YANGON: Myanmar’s junta-backed president said the country is at risk of breaking apart if the military cannot crush a joint offensive by ethnic armed groups along the border with China, state media reported on Thursday.
Fighting has raged for almost two weeks across northern Shan state near the China border, posing what analysts say is the biggest military challenge to the junta since it seized power in 2021.
“If the government does not effectively manage the incidents happening in the border region, the country will be split into various parts,” Myint Swe said, according to the Global New Light of Myanmar.
The Myanmar National Democratic Alliance Army, the Ta’ang National Liberation Army and the Arakan Army say they have seized dozens of military outposts and blocked vital trade routes to China.

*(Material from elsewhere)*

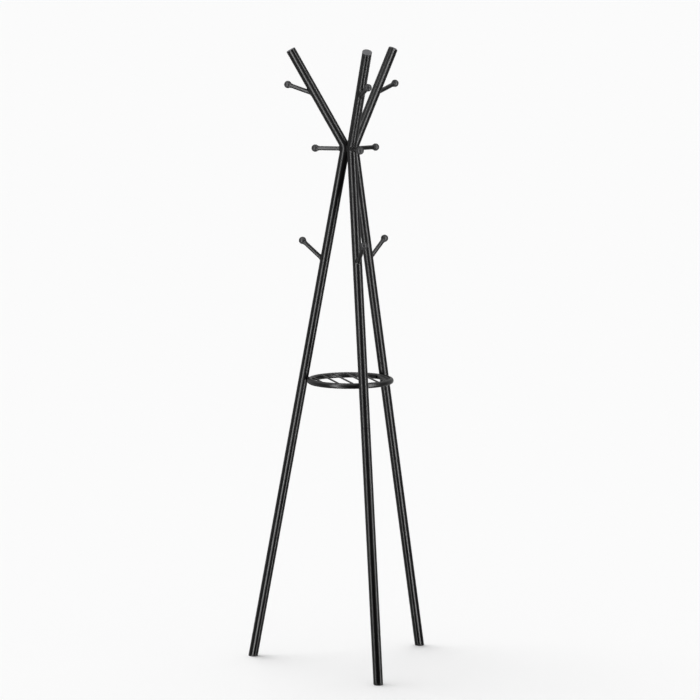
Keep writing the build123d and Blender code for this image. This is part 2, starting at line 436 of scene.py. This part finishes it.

The junta has admitted to losing control of a key trade hub, but had not commented on the progress of the fighting for days.
Myint Swe made the remarks at a meeting of the National Defence and Security Council, attended by junta chief Min Aung Hlaing and other top military officials.
Myint Swe was vice president under the democratically elected government of Aung San Suu Kyi that the military ousted in 2021. He was later appointed acting president by the junta. “Stability can be restored to some extent due to the sacrifice of the lives” of junta troops, he said, without giving details.
Myanmar’s borderlands are home to more than a dozen ethnic armed groups, some of which have fought the military for decades over autonomy and control of lucrative resources.